#### [Recorded data]
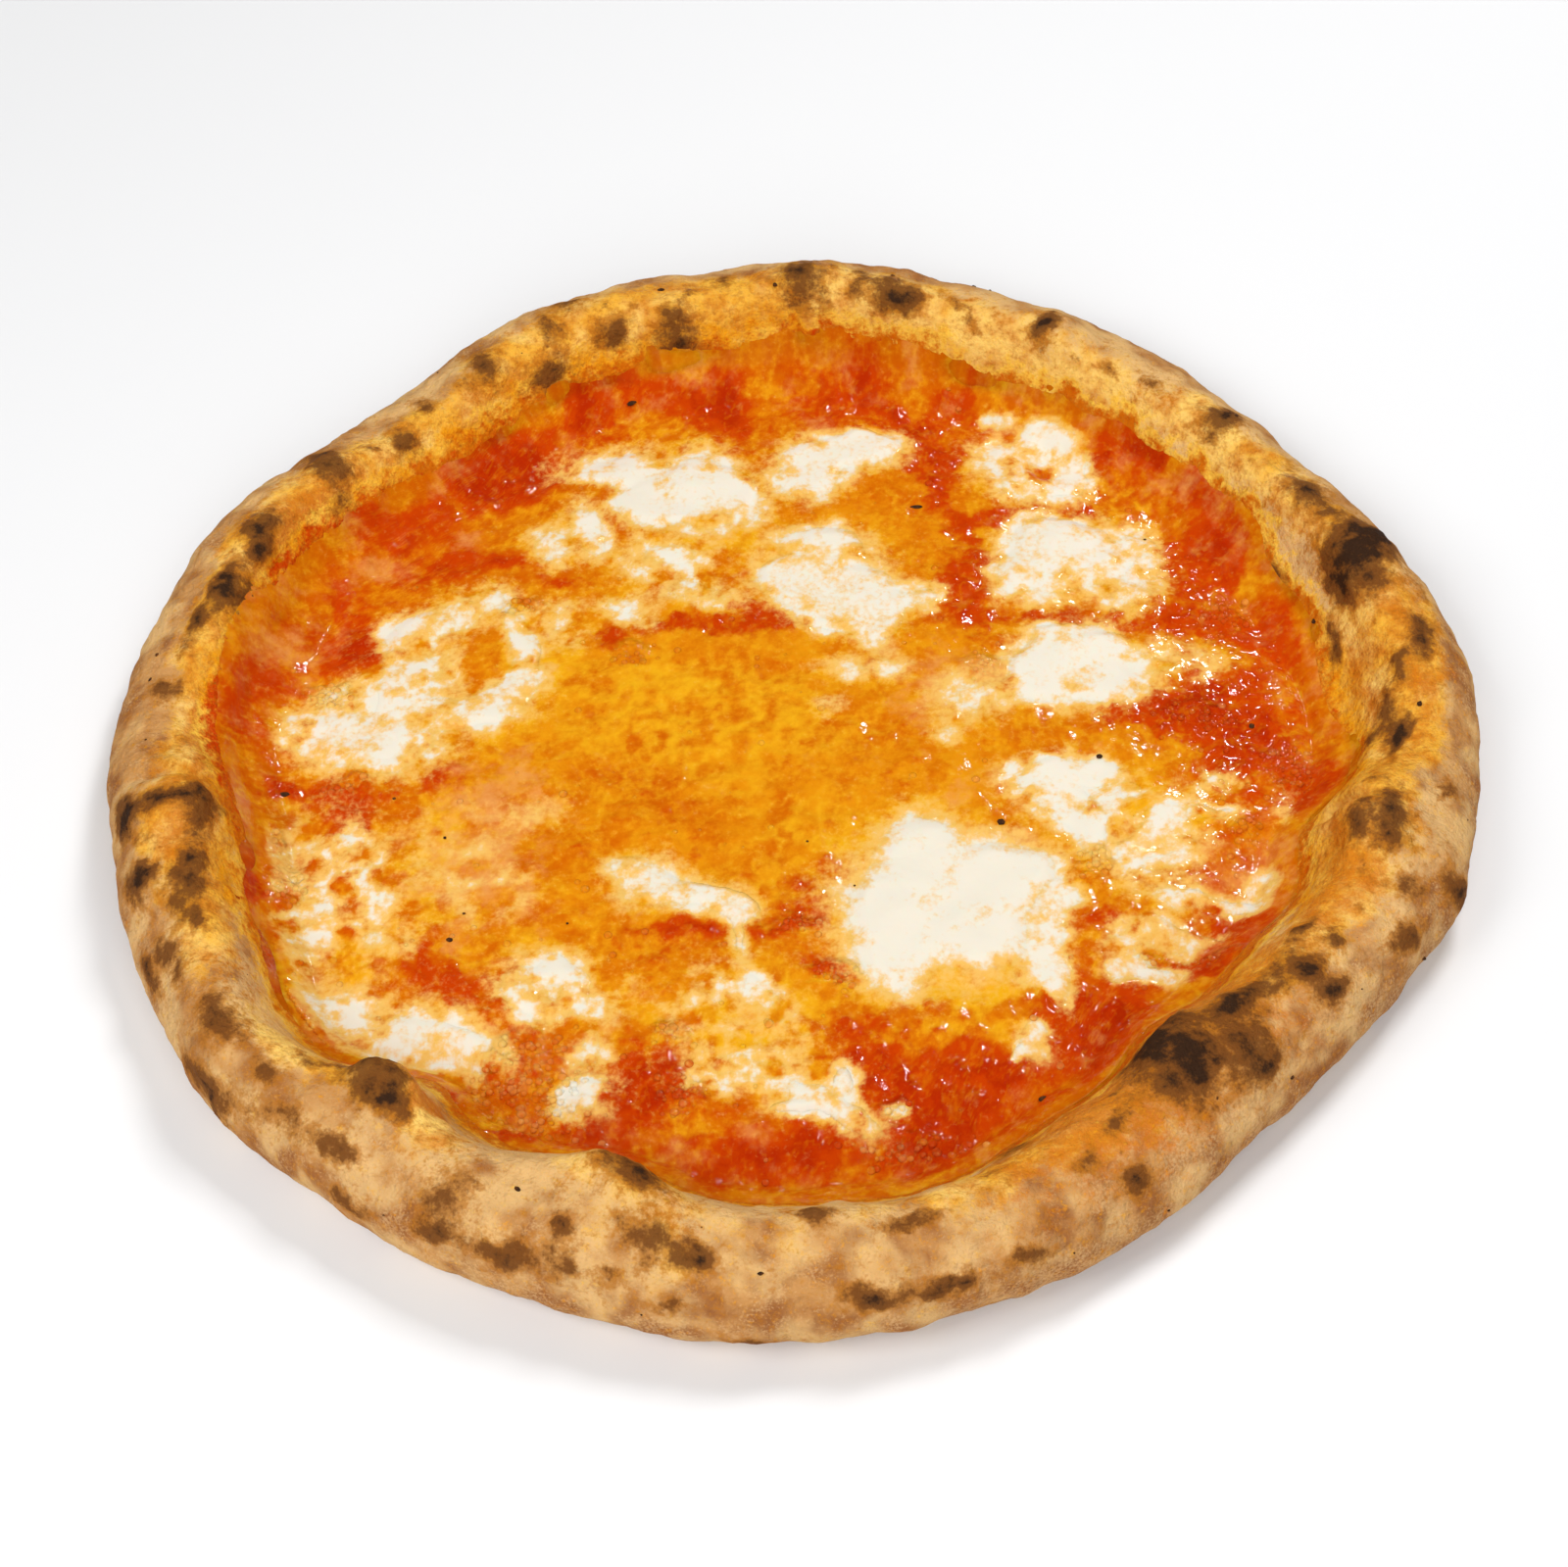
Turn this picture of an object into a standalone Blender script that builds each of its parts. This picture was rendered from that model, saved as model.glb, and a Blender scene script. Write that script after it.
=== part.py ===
"""Margherita pizza: one baked dough with a puffed rim, a bed of sauce and pieces of melted mozzarella.

Metres, +Z up. The origin is at the centre of the flat base and the pizza rests on z = 0.
Directions around the pizza are in degrees, counted from +X towards +Y.
"""

import math

import bmesh
import bpy

MM = 0.001

# Driving dimensions
OUTER_RADIUS = 155 * MM        # centre to the outer side of the rim
RIM_HEIGHT = 22 * MM           # base to the crest of the rim
RIM_OUTER_RUN = 17 * MM        # outer side to crest, measured level
RIM_INNER_RUN = 17 * MM        # crest to foot, measured level
FLOOR_HEIGHT = 3 * MM          # thickness of the dough under the sauce
SAUCE_LEVEL = 5 * MM           # top of the sauce in the middle
CHEESE_THICKNESS = 2.2 * MM    # a melted piece of mozzarella at its thickest
CHEESE_EDGE = 0.25             # height of a piece's edge above its underside, as a share of its thickness
GAP = 0.35 * MM                # clearance between touching bodies
MERGE_DISTANCE = 0.05 * MM     # points of a turned section closer than this become one

# Finishes: base colour and roughness
DOUGH_FINISH = ((0.62, 0.38, 0.16), 0.75)
SAUCE_FINISH = ((0.70, 0.13, 0.01), 0.3)
CHEESE_FINISH = ((0.93, 0.87, 0.74), 0.35)

# Section of the plain, even rim, which is turned first and made uneven afterwards
SLOPE_SHARES = (0.0, 0.17, 0.34, 0.5, 0.66, 0.83, 1.0)
SLOPE_POWER = 0.9              # below 1 the slope rises sooner behind the foot
FLOOR_SHARES = (0.0, 0.5, 0.85)        # rings on the floor, as shares of the foot's radius
CLIMB_SHARES = (0.34, 0.67, 1.0)       # rings of the sauce up the slope, as shares of its climb
BULGE_SHARE = 0.42             # height of the outermost point as a share of the rim's height
BASE_INSET = 9 * MM            # from the outer side to the edge of the flat base
BASE_SHARE = 0.6               # the one ring within the base, as a share of the foot's radius

# Mesh fineness
RIM_STEPS = 108                # facets around the dough and the sauce
UPPER_STEPS = 5                # facets from the crest down to the outermost point
LOWER_STEPS = 3                # facets from there to the base
CHEESE_STEPS = 16              # facets around one piece of mozzarella
CHEESE_RINGS = 6               # facets from its top to its underside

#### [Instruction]
Word for word, write out the data.

#### [Full solution]
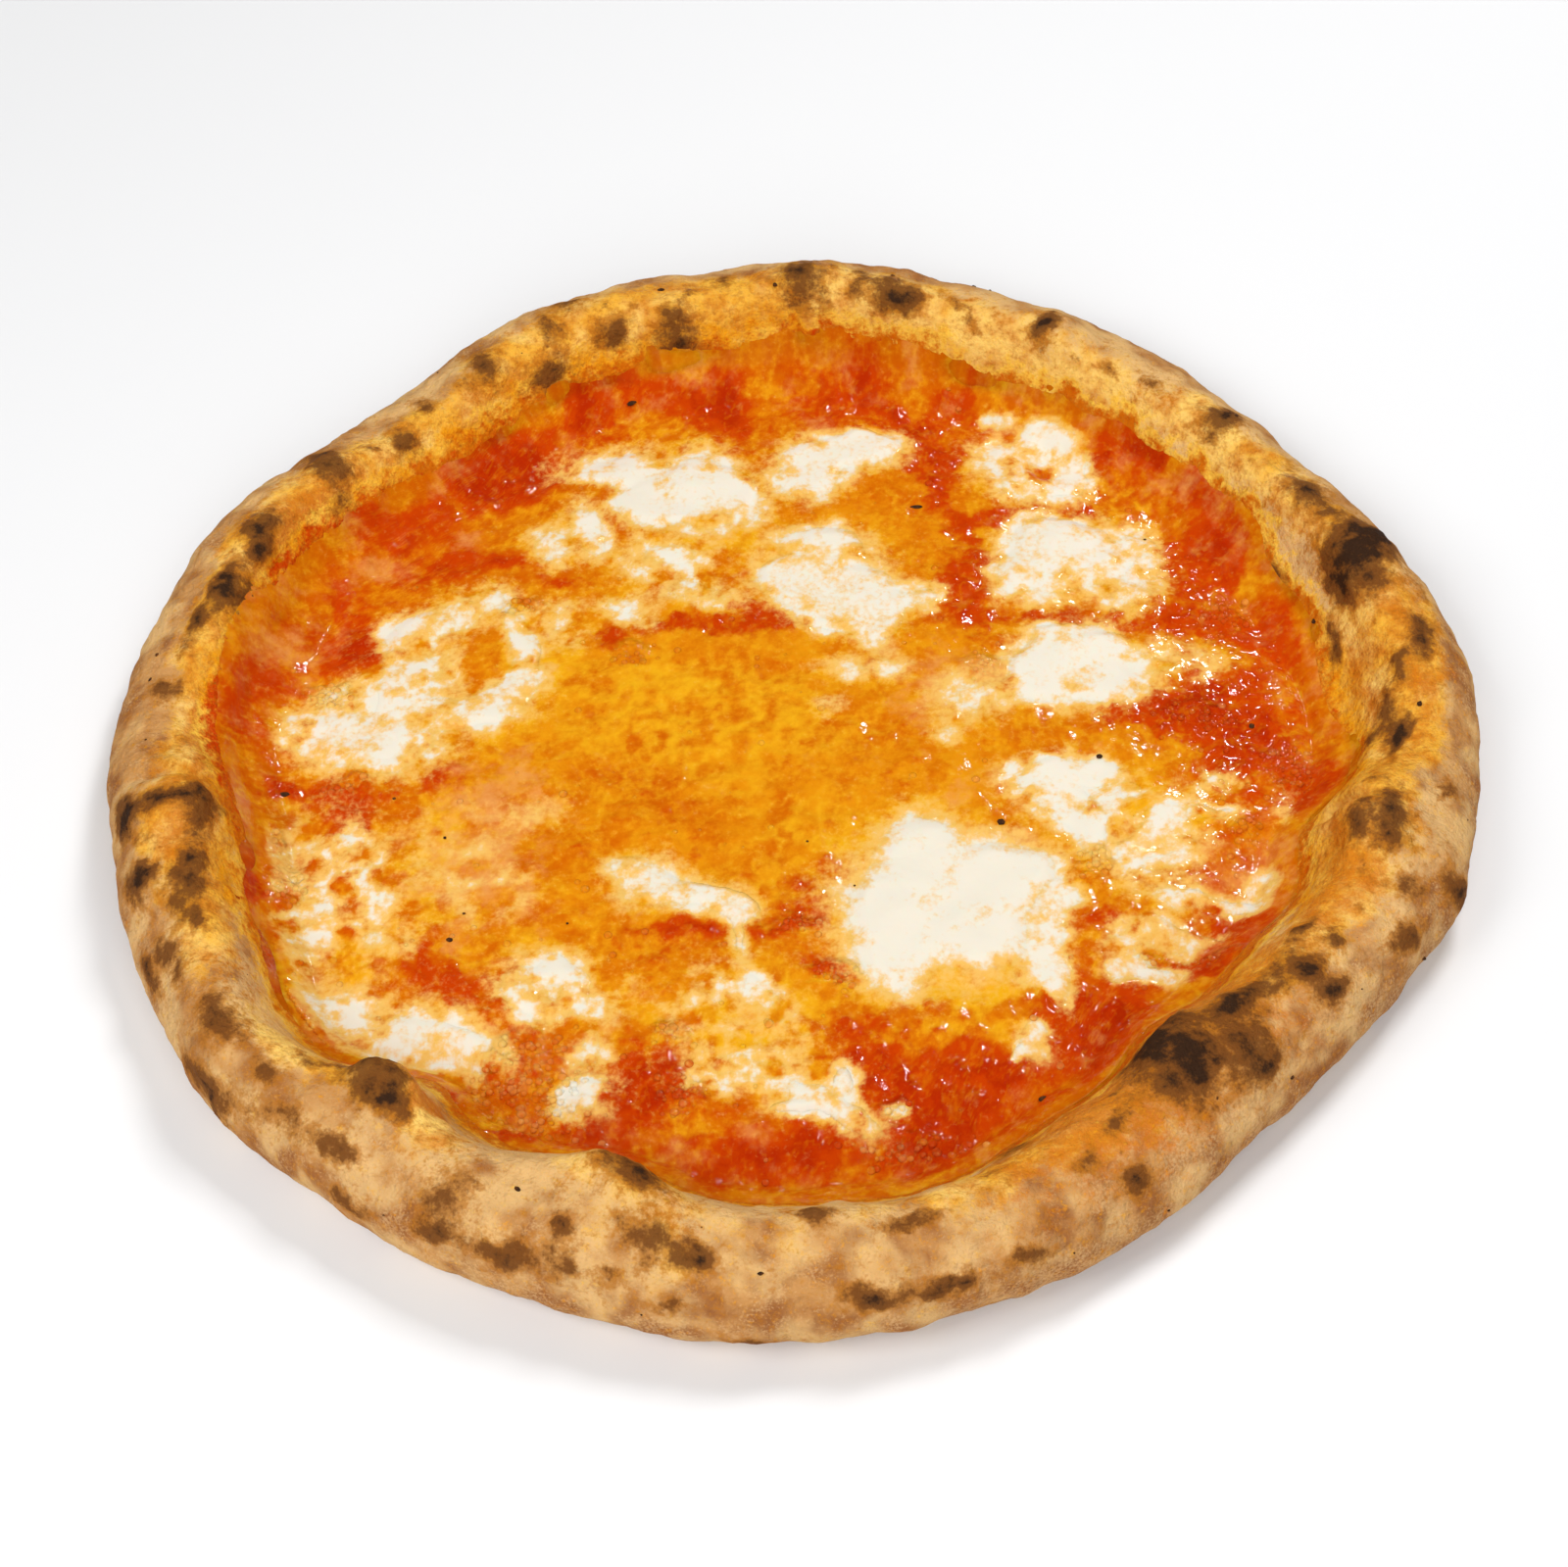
Turn this picture of an object into a standalone Blender script that builds each of its parts. This picture was rendered from that model, saved as model.glb, and a Blender scene script. Write that script after it.
=== part.py ===
"""Margherita pizza: one baked dough with a puffed rim, a bed of sauce and pieces of melted mozzarella.

Metres, +Z up. The origin is at the centre of the flat base and the pizza rests on z = 0.
Directions around the pizza are in degrees, counted from +X towards +Y.
"""

import math

import bmesh
import bpy

MM = 0.001

# Driving dimensions
OUTER_RADIUS = 155 * MM        # centre to the outer side of the rim
RIM_HEIGHT = 22 * MM           # base to the crest of the rim
RIM_OUTER_RUN = 17 * MM        # outer side to crest, measured level
RIM_INNER_RUN = 17 * MM        # crest to foot, measured level
FLOOR_HEIGHT = 3 * MM          # thickness of the dough under the sauce
SAUCE_LEVEL = 5 * MM           # top of the sauce in the middle
CHEESE_THICKNESS = 2.2 * MM    # a melted piece of mozzarella at its thickest
CHEESE_EDGE = 0.25             # height of a piece's edge above its underside, as a share of its thickness
GAP = 0.35 * MM                # clearance between touching bodies
MERGE_DISTANCE = 0.05 * MM     # points of a turned section closer than this become one

# Finishes: base colour and roughness
DOUGH_FINISH = ((0.62, 0.38, 0.16), 0.75)
SAUCE_FINISH = ((0.70, 0.13, 0.01), 0.3)
CHEESE_FINISH = ((0.93, 0.87, 0.74), 0.35)

# Section of the plain, even rim, which is turned first and made uneven afterwards
SLOPE_SHARES = (0.0, 0.17, 0.34, 0.5, 0.66, 0.83, 1.0)
SLOPE_POWER = 0.9              # below 1 the slope rises sooner behind the foot
FLOOR_SHARES = (0.0, 0.5, 0.85)        # rings on the floor, as shares of the foot's radius
CLIMB_SHARES = (0.34, 0.67, 1.0)       # rings of the sauce up the slope, as shares of its climb
BULGE_SHARE = 0.42             # height of the outermost point as a share of the rim's height
BASE_INSET = 9 * MM            # from the outer side to the edge of the flat base
BASE_SHARE = 0.6               # the one ring within the base, as a share of the foot's radius

# Mesh fineness
RIM_STEPS = 108                # facets around the dough and the sauce
UPPER_STEPS = 5                # facets from the crest down to the outermost point
LOWER_STEPS = 3                # facets from there to the base
CHEESE_STEPS = 16              # facets around one piece of mozzarella
CHEESE_RINGS = 6               # facets from its top to its underside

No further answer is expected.